_Prompt_. A precise retyping is required of every line from the one containing "Model this object in OpenSCAD, part" down to the one containing "link_slack = 0.85; // [0.8:0.05:1.2]", both included, and of no other line.
BEGIN Extracted entries
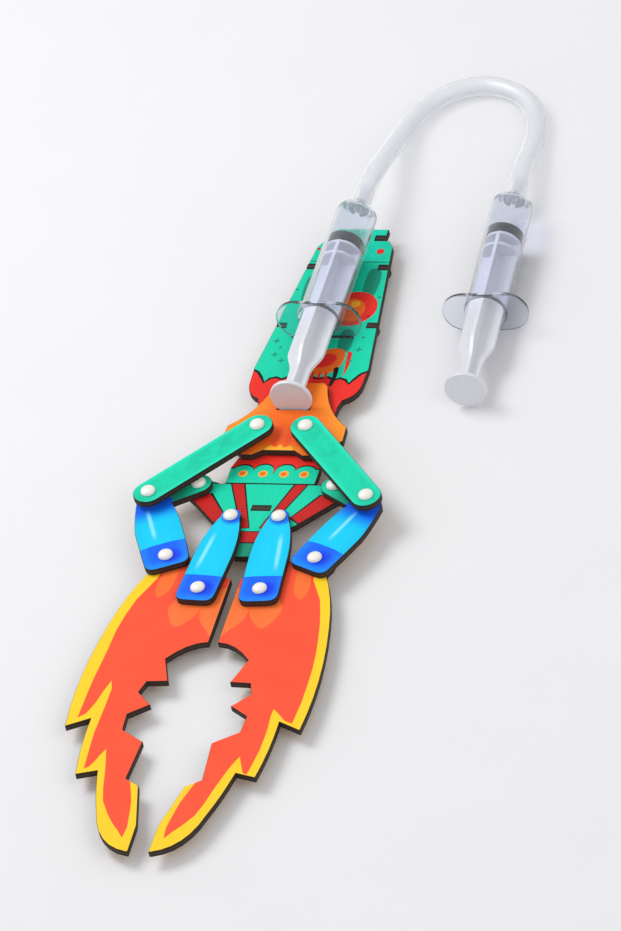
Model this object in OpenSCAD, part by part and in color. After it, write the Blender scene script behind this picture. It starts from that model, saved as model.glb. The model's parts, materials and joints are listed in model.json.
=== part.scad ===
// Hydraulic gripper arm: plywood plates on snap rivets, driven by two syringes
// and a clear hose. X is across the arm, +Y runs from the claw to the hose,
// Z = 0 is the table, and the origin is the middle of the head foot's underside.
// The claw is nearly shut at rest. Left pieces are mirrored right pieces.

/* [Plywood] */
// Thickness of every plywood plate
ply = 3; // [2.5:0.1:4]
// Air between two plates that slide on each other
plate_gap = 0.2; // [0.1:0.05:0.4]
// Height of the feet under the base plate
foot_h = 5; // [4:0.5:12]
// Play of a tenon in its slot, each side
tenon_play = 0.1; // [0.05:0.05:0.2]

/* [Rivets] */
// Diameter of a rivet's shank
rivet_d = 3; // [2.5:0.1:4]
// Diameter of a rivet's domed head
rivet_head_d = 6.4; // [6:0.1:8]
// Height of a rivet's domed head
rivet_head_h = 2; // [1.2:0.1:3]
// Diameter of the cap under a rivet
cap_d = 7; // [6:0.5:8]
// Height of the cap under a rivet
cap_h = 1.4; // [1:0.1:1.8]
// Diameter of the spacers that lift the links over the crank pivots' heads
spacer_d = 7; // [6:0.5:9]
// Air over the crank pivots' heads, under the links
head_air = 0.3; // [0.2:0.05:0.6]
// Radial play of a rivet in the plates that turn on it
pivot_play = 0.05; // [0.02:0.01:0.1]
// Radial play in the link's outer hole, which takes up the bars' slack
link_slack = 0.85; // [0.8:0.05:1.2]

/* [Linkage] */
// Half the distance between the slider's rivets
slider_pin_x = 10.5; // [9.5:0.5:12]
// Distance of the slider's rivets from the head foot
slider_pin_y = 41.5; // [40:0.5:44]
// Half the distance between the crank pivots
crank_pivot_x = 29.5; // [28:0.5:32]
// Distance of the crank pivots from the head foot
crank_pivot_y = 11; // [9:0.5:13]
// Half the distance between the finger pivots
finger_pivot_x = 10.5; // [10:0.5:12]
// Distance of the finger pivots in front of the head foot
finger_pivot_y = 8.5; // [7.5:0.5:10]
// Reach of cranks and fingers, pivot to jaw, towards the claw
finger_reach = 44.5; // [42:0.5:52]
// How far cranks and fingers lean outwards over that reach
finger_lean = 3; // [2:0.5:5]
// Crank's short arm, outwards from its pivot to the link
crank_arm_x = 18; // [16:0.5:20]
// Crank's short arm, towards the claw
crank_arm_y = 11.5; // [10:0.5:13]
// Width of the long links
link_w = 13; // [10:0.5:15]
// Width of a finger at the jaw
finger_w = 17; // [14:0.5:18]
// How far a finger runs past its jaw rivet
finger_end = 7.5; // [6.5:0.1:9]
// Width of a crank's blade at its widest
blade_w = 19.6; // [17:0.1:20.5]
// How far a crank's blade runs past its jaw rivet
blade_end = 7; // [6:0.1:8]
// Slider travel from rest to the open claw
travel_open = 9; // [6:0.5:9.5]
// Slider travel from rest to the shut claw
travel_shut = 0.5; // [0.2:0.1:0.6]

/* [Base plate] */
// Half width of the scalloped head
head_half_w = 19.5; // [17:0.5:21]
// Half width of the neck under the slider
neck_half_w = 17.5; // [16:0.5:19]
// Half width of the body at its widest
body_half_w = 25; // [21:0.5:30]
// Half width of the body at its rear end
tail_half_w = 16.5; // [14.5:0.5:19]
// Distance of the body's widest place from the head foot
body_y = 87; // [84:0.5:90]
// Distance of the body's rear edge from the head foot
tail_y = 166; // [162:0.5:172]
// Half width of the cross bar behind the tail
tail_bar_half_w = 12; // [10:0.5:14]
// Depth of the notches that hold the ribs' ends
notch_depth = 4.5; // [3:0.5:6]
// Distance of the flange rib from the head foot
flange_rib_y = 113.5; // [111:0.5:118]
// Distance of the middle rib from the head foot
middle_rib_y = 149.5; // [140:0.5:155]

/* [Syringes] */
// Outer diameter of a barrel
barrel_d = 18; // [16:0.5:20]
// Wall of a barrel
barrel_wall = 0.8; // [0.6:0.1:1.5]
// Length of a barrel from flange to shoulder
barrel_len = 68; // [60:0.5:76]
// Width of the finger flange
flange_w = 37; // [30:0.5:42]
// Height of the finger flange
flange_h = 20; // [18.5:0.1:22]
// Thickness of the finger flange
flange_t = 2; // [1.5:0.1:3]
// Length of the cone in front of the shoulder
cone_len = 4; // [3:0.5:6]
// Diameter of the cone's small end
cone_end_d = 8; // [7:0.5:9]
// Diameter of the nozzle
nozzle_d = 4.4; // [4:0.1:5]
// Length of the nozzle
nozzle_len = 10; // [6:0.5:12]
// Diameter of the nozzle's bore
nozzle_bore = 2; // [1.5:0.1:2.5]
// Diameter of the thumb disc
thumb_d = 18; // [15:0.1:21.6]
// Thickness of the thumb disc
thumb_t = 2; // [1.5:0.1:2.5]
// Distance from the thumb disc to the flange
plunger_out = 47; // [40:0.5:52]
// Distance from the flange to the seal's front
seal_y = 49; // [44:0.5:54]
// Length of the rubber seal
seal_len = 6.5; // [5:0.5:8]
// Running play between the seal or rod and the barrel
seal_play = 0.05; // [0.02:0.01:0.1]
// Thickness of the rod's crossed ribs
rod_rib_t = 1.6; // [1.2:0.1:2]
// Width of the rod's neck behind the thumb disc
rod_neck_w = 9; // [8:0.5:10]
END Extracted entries
BEGIN Extracted entries
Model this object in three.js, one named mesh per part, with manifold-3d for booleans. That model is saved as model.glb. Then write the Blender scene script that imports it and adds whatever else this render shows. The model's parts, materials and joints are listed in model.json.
END Extracted entries
BEGIN Extracted entries
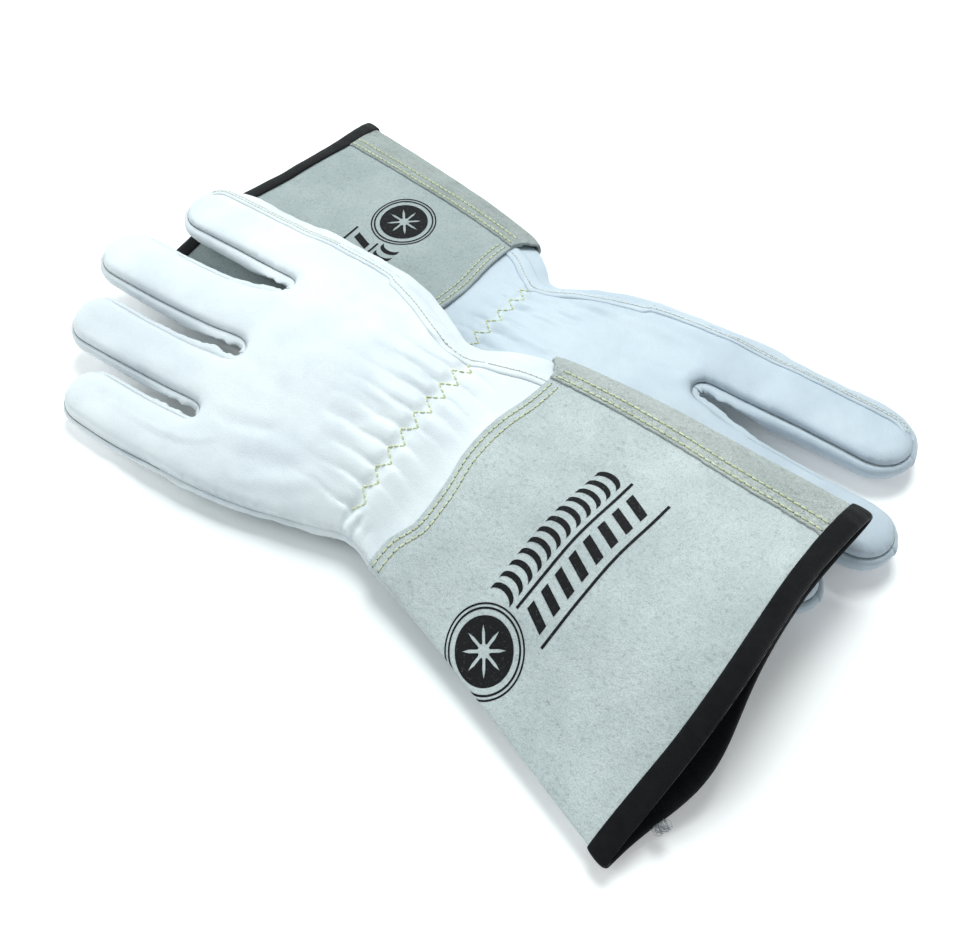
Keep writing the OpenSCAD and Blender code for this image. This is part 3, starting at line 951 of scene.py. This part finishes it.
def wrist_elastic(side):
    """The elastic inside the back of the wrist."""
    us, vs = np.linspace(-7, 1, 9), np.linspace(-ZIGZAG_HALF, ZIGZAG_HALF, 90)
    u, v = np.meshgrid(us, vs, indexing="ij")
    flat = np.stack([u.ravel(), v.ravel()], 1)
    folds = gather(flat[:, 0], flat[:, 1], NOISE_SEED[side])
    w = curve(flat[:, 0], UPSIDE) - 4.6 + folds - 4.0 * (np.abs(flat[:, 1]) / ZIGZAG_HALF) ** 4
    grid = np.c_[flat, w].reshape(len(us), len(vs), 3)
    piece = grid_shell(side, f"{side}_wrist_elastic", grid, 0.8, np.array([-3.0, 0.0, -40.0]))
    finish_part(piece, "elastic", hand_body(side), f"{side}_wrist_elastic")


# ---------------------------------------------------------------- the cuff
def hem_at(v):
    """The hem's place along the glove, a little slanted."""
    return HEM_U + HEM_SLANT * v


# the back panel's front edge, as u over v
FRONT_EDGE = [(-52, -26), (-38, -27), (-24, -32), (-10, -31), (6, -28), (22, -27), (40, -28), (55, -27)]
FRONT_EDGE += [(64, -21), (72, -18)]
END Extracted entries
_Output below_.
Model this object in OpenSCAD, part by part and in color. After it, write the Blender scene script behind this picture. It starts from that model, saved as model.glb. The model's parts, materials and joints are listed in model.json.
=== part.scad ===
// Hydraulic gripper arm: plywood plates on snap rivets, driven by two syringes
// and a clear hose. X is across the arm, +Y runs from the claw to the hose,
// Z = 0 is the table, and the origin is the middle of the head foot's underside.
// The claw is nearly shut at rest. Left pieces are mirrored right pieces.

/* [Plywood] */
// Thickness of every plywood plate
ply = 3; // [2.5:0.1:4]
// Air between two plates that slide on each other
plate_gap = 0.2; // [0.1:0.05:0.4]
// Height of the feet under the base plate
foot_h = 5; // [4:0.5:12]
// Play of a tenon in its slot, each side
tenon_play = 0.1; // [0.05:0.05:0.2]

/* [Rivets] */
// Diameter of a rivet's shank
rivet_d = 3; // [2.5:0.1:4]
// Diameter of a rivet's domed head
rivet_head_d = 6.4; // [6:0.1:8]
// Height of a rivet's domed head
rivet_head_h = 2; // [1.2:0.1:3]
// Diameter of the cap under a rivet
cap_d = 7; // [6:0.5:8]
// Height of the cap under a rivet
cap_h = 1.4; // [1:0.1:1.8]
// Diameter of the spacers that lift the links over the crank pivots' heads
spacer_d = 7; // [6:0.5:9]
// Air over the crank pivots' heads, under the links
head_air = 0.3; // [0.2:0.05:0.6]
// Radial play of a rivet in the plates that turn on it
pivot_play = 0.05; // [0.02:0.01:0.1]
// Radial play in the link's outer hole, which takes up the bars' slack
link_slack = 0.85; // [0.8:0.05:1.2]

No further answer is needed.